_AIM_: Write out the whole listing again, exactly.

_RECORDED DATA_:
━━━━━━━━━━━━━━━━━━━━

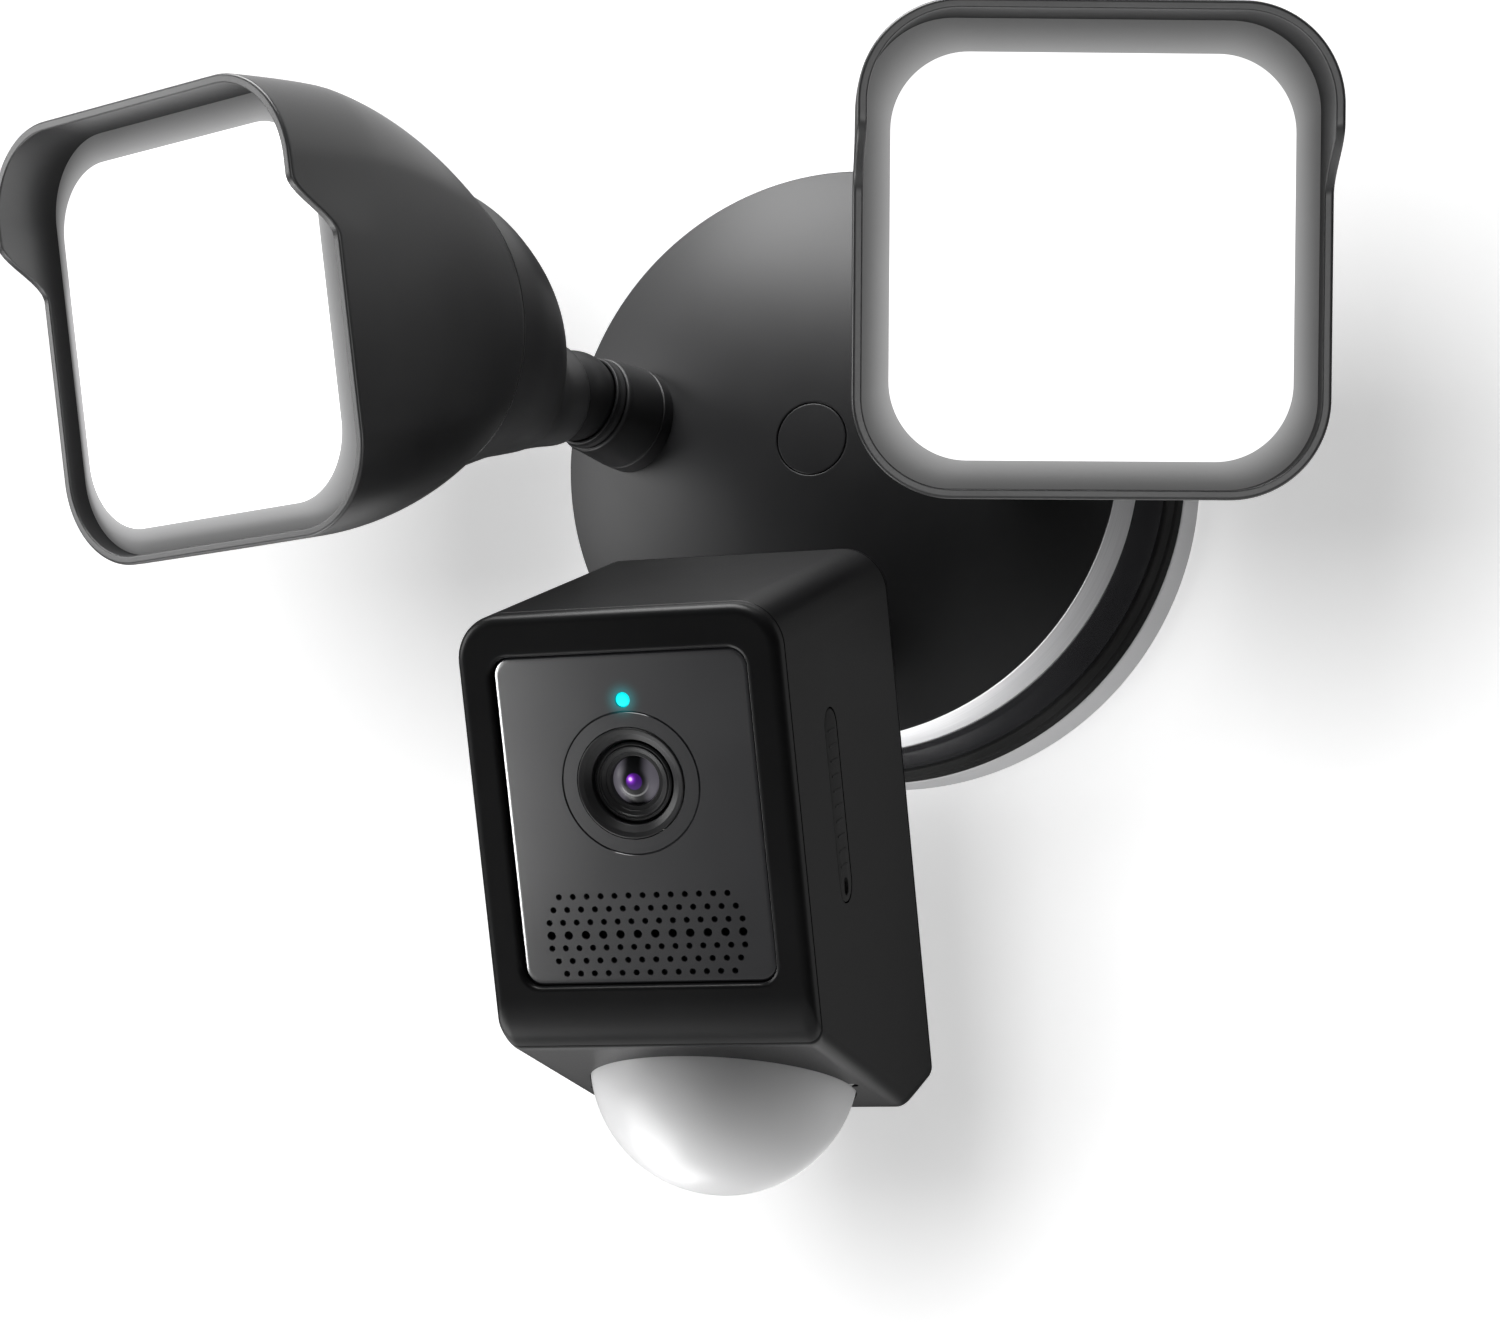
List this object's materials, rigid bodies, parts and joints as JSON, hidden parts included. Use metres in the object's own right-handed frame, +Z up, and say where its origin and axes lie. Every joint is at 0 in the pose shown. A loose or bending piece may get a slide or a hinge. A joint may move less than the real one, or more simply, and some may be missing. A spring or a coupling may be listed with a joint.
{
  "type": "floodlight security camera",
  "caption": "Wall-mounted security light: round domed base with hooded square lamp heads and a camera with a white motion-sensor dome, each on an aimable knuckle.",
  "frame": {"origin": "centre of the wall plate's back face, on the wall", "axes": "+Z up, +Y into the wall, -Y out towards the viewer, +X to the right when facing the object; joints at 0 as aimed in the reference view"},
  "size_m": [0.2824, 0.2149, 0.2371],
  "materials": {
    "wall_plate": "pale frosted",
    "seal": "matt",
    "gloss_skirt": "glossy",
    "trim": "satin",
    "housing": "satin black",
    "lamp_housing": "satin black",
    "inner_black": "moulded",
    "diffuser": "frosted, lit",
    "metal": "zinc plated",
    "aluminium": "extruded",
    "board": "solder mask",
    "white_board": "white solder mask",
    "component": "moulded",
    "terminal": "moulded",
    "front_panel": "gloss black",
    "lens_black": "gloss black",
    "lens": "coated",
    "indicator": "lit",
    "rubber": "matt",
    "milky_white": "milky"
  },
  "bodies": {
    "root": {"mounting_plate": "wall_plate", "seal_ring": "seal", "base_tray": "gloss_skirt", "trim_band": "trim", "front_cover": "housing", "hub_screw": "metal", "terminal_block": "terminal", "power_board": "board", "power_components": "component", "siren": "inner_black", "tray_screws": "metal", "arm_nuts": "metal", "left_arm_stub": "housing", "right_arm_stub": "housing", "camera_arm_stub": "housing"},
    "cover_plug": {"cover_plug": "housing"},
    "camera_swivel": {"camera_swivel_cup": "inner_black"},
    "camera_knuckle": {"camera_ball": "inner_black"},
    "camera": {"camera_tilt_pins": "metal", "camera_neck": "housing", "camera_back": "housing", "camera_shell": "housing", "camera_bezel": "housing", "front_glass": "front_panel", "lens_housing": "lens_black", "lens_barrel": "lens_black", "lens_glass": "lens", "status_light": "indicator", "image_board": "board", "main_board": "board", "side_board": "board", "speaker": "inner_black", "card_socket": "metal", "motion_dome": "milky_white", "motion_sensor": "board"},
    "side_plug": {"side_plug": "rubber"},
    "reset_button": {"reset_button": "inner_black"},
    "left_swivel": {"left_swivel_cup": "inner_black"},
    "left_knuckle": {"left_ball": "inner_black", "left_tilt_pin": "metal"},
    "left_lamp": {"left_neck_socket": "inner_black", "left_rear_bell": "lamp_housing", "left_front_housing": "lamp_housing", "left_diffuser": "diffuser", "left_gasket": "rubber", "left_led_board": "white_board", "left_heat_sink": "aluminium", "left_board_screws": "metal"},
    "right_swivel": {"right_swivel_cup": "inner_black"},
    "right_knuckle": {"right_ball": "inner_black", "right_tilt_pin": "metal"},
    "right_lamp": {"right_neck_socket": "inner_black", "right_rear_bell": "lamp_housing", "right_front_housing": "lamp_housing", "right_diffuser": "diffuser", "right_gasket": "rubber", "right_led_board": "white_board", "right_heat_sink": "aluminium", "right_board_screws": "metal"}
  },
  "joints": [
    {"name": "left_lamp_swivel", "type": "hinge", "parent": "root", "child": "left_swivel", "pos_m": [-0.0531, -0.08, 0.0113], "axis": [-0.3617, -0.9229, 0.1323], "range_deg": [-30, 30]},
    {"name": "left_lamp_tilt", "type": "hinge", "parent": "left_swivel", "child": "left_knuckle", "pos_m": [-0.0531, -0.08, 0.0113], "axis": [-0.9311, 0.3649, 0], "range_deg": [-20, 40]},
    {"name": "left_lamp_turn", "type": "hinge", "parent": "left_knuckle", "child": "left_lamp", "pos_m": [-0.0531, -0.08, 0.0113], "axis": [-0.3594, -0.9172, -0.1719], "range_deg": [-45, 45]},
    {"name": "right_lamp_swivel", "type": "hinge", "parent": "root", "child": "right_swivel", "pos_m": [0.0531, -0.08, 0.0113], "axis": [0.3617, -0.9229, 0.1323], "range_deg": [-30, 30]},
    {"name": "right_lamp_tilt", "type": "hinge", "parent": "right_swivel", "child": "right_knuckle", "pos_m": [0.0531, -0.08, 0.0113], "axis": [-0.9311, -0.3649, 0], "range_deg": [-20, 40]},
    {"name": "right_lamp_turn", "type": "hinge", "parent": "right_knuckle", "child": "right_lamp", "pos_m": [0.0531, -0.08, 0.0113], "axis": [0.3594, -0.9172, -0.1719], "range_deg": [-45, 45]},
    {"name": "camera_roll", "type": "hinge", "parent": "root", "child": "camera_swivel", "pos_m": [0, -0.097, -0.062], "axis": [0, -0.9397, -0.342], "range_deg": [-15, 15]},
    {"name": "camera_pan", "type": "hinge", "parent": "camera_swivel", "child": "camera_knuckle", "pos_m": [0, -0.097, -0.062], "axis": [0, -0.342, 0.9397], "range_deg": [-25, 25]},
    {"name": "camera_tilt", "type": "hinge", "parent": "camera_knuckle", "child": "camera", "pos_m": [0, -0.097, -0.062], "axis": [-1, 0, 0], "range_deg": [-20, 20]},
    {"name": "cover_plug_pull", "type": "slide", "parent": "root", "child": "cover_plug", "axis": [0, -1, 0], "range_m": [0, 0.012]},
    {"name": "side_plug_pull", "type": "slide", "parent": "camera", "child": "side_plug", "axis": [1, 0, 0], "range_m": [0, 0.008]},
    {"name": "reset_press", "type": "slide", "parent": "camera", "child": "reset_button", "axis": [-1, 0, 0], "range_m": [0, 0.001], "stiffness_N_per_m": 1200, "springref_m": -0.0005}
  ]
}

━━━━━━━━━━━━━━━━━━━━

_SOLVED EXERCISE_:
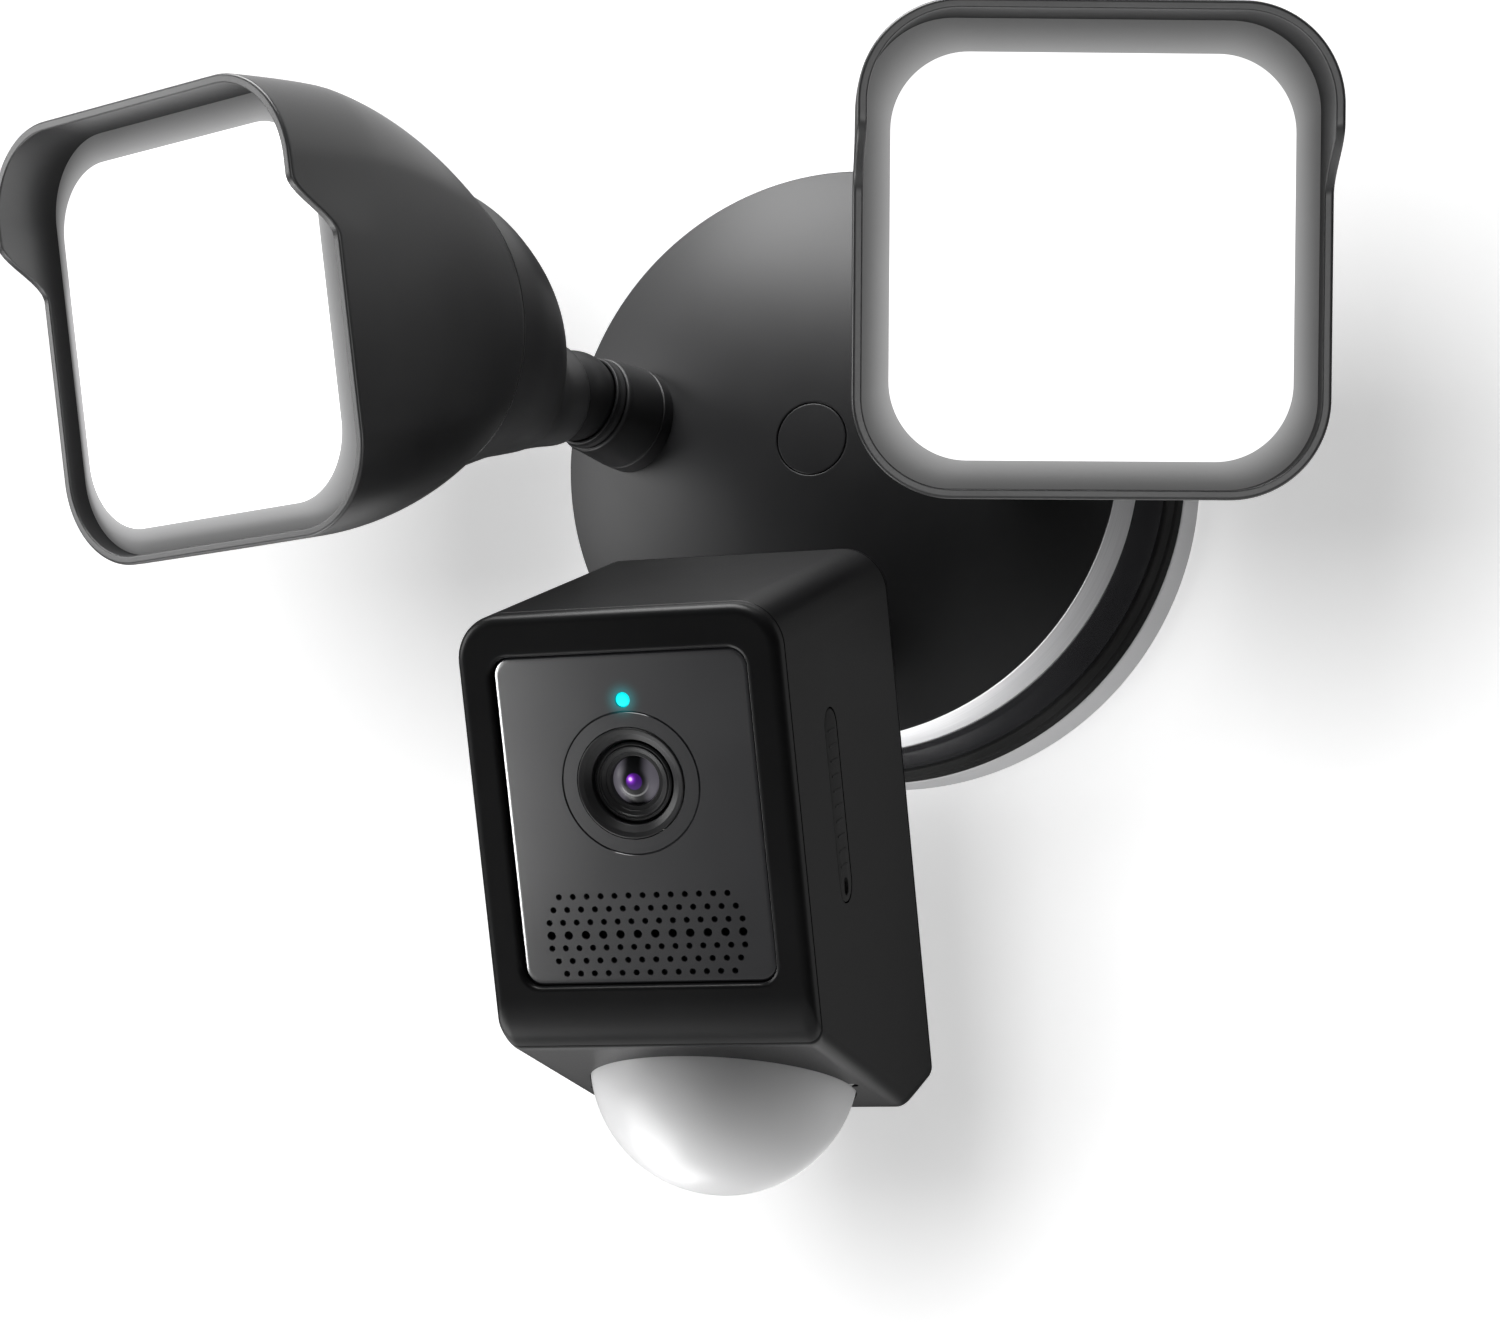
List this object's materials, rigid bodies, parts and joints as JSON, hidden parts included. Use metres in the object's own right-handed frame, +Z up, and say where its origin and axes lie. Every joint is at 0 in the pose shown. A loose or bending piece may get a slide or a hinge. A joint may move less than the real one, or more simply, and some may be missing. A spring or a coupling may be listed with a joint.
{
  "type": "floodlight security camera",
  "caption": "Wall-mounted security light: round domed base with hooded square lamp heads and a camera with a white motion-sensor dome, each on an aimable knuckle.",
  "frame": {"origin": "centre of the wall plate's back face, on the wall", "axes": "+Z up, +Y into the wall, -Y out towards the viewer, +X to the right when facing the object; joints at 0 as aimed in the reference view"},
  "size_m": [0.2824, 0.2149, 0.2371],
  "materials": {
    "wall_plate": "pale frosted",
    "seal": "matt",
    "gloss_skirt": "glossy",
    "trim": "satin",
    "housing": "satin black",
    "lamp_housing": "satin black",
    "inner_black": "moulded",
    "diffuser": "frosted, lit",
    "metal": "zinc plated",
    "aluminium": "extruded",
    "board": "solder mask",
    "white_board": "white solder mask",
    "component": "moulded",
    "terminal": "moulded",
    "front_panel": "gloss black",
    "lens_black": "gloss black",
    "lens": "coated",
    "indicator": "lit",
    "rubber": "matt",
    "milky_white": "milky"
  },
  "bodies": {
    "root": {"mounting_plate": "wall_plate", "seal_ring": "seal", "base_tray": "gloss_skirt", "trim_band": "trim", "front_cover": "housing", "hub_screw": "metal", "terminal_block": "terminal", "power_board": "board", "power_components": "component", "siren": "inner_black", "tray_screws": "metal", "arm_nuts": "metal", "left_arm_stub": "housing", "right_arm_stub": "housing", "camera_arm_stub": "housing"},
    "cover_plug": {"cover_plug": "housing"},
    "camera_swivel": {"camera_swivel_cup": "inner_black"},
    "camera_knuckle": {"camera_ball": "inner_black"},
    "camera": {"camera_tilt_pins": "metal", "camera_neck": "housing", "camera_back": "housing", "camera_shell": "housing", "camera_bezel": "housing", "front_glass": "front_panel", "lens_housing": "lens_black", "lens_barrel": "lens_black", "lens_glass": "lens", "status_light": "indicator", "image_board": "board", "main_board": "board", "side_board": "board", "speaker": "inner_black", "card_socket": "metal", "motion_dome": "milky_white", "motion_sensor": "board"},
    "side_plug": {"side_plug": "rubber"},
    "reset_button": {"reset_button": "inner_black"},
    "left_swivel": {"left_swivel_cup": "inner_black"},
    "left_knuckle": {"left_ball": "inner_black", "left_tilt_pin": "metal"},
    "left_lamp": {"left_neck_socket": "inner_black", "left_rear_bell": "lamp_housing", "left_front_housing": "lamp_housing", "left_diffuser": "diffuser", "left_gasket": "rubber", "left_led_board": "white_board", "left_heat_sink": "aluminium", "left_board_screws": "metal"},
    "right_swivel": {"right_swivel_cup": "inner_black"},
    "right_knuckle": {"right_ball": "inner_black", "right_tilt_pin": "metal"},
    "right_lamp": {"right_neck_socket": "inner_black", "right_rear_bell": "lamp_housing", "right_front_housing": "lamp_housing", "right_diffuser": "diffuser", "right_gasket": "rubber", "right_led_board": "white_board", "right_heat_sink": "aluminium", "right_board_screws": "metal"}
  },
  "joints": [
    {"name": "left_lamp_swivel", "type": "hinge", "parent": "root", "child": "left_swivel", "pos_m": [-0.0531, -0.08, 0.0113], "axis": [-0.3617, -0.9229, 0.1323], "range_deg": [-30, 30]},
    {"name": "left_lamp_tilt", "type": "hinge", "parent": "left_swivel", "child": "left_knuckle", "pos_m": [-0.0531, -0.08, 0.0113], "axis": [-0.9311, 0.3649, 0], "range_deg": [-20, 40]},
    {"name": "left_lamp_turn", "type": "hinge", "parent": "left_knuckle", "child": "left_lamp", "pos_m": [-0.0531, -0.08, 0.0113], "axis": [-0.3594, -0.9172, -0.1719], "range_deg": [-45, 45]},
    {"name": "right_lamp_swivel", "type": "hinge", "parent": "root", "child": "right_swivel", "pos_m": [0.0531, -0.08, 0.0113], "axis": [0.3617, -0.9229, 0.1323], "range_deg": [-30, 30]},
    {"name": "right_lamp_tilt", "type": "hinge", "parent": "right_swivel", "child": "right_knuckle", "pos_m": [0.0531, -0.08, 0.0113], "axis": [-0.9311, -0.3649, 0], "range_deg": [-20, 40]},
    {"name": "right_lamp_turn", "type": "hinge", "parent": "right_knuckle", "child": "right_lamp", "pos_m": [0.0531, -0.08, 0.0113], "axis": [0.3594, -0.9172, -0.1719], "range_deg": [-45, 45]},
    {"name": "camera_roll", "type": "hinge", "parent": "root", "child": "camera_swivel", "pos_m": [0, -0.097, -0.062], "axis": [0, -0.9397, -0.342], "range_deg": [-15, 15]},
    {"name": "camera_pan", "type": "hinge", "parent": "camera_swivel", "child": "camera_knuckle", "pos_m": [0, -0.097, -0.062], "axis": [0, -0.342, 0.9397], "range_deg": [-25, 25]},
    {"name": "camera_tilt", "type": "hinge", "parent": "camera_knuckle", "child": "camera", "pos_m": [0, -0.097, -0.062], "axis": [-1, 0, 0], "range_deg": [-20, 20]},
    {"name": "cover_plug_pull", "type": "slide", "parent": "root", "child": "cover_plug", "axis": [0, -1, 0], "range_m": [0, 0.012]},
    {"name": "side_plug_pull", "type": "slide", "parent": "camera", "child": "side_plug", "axis": [1, 0, 0], "range_m": [0, 0.008]},
    {"name": "reset_press", "type": "slide", "parent": "camera", "child": "reset_button", "axis": [-1, 0, 0], "range_m": [0, 0.001], "stiffness_N_per_m": 1200, "springref_m": -0.0005}
  ]
}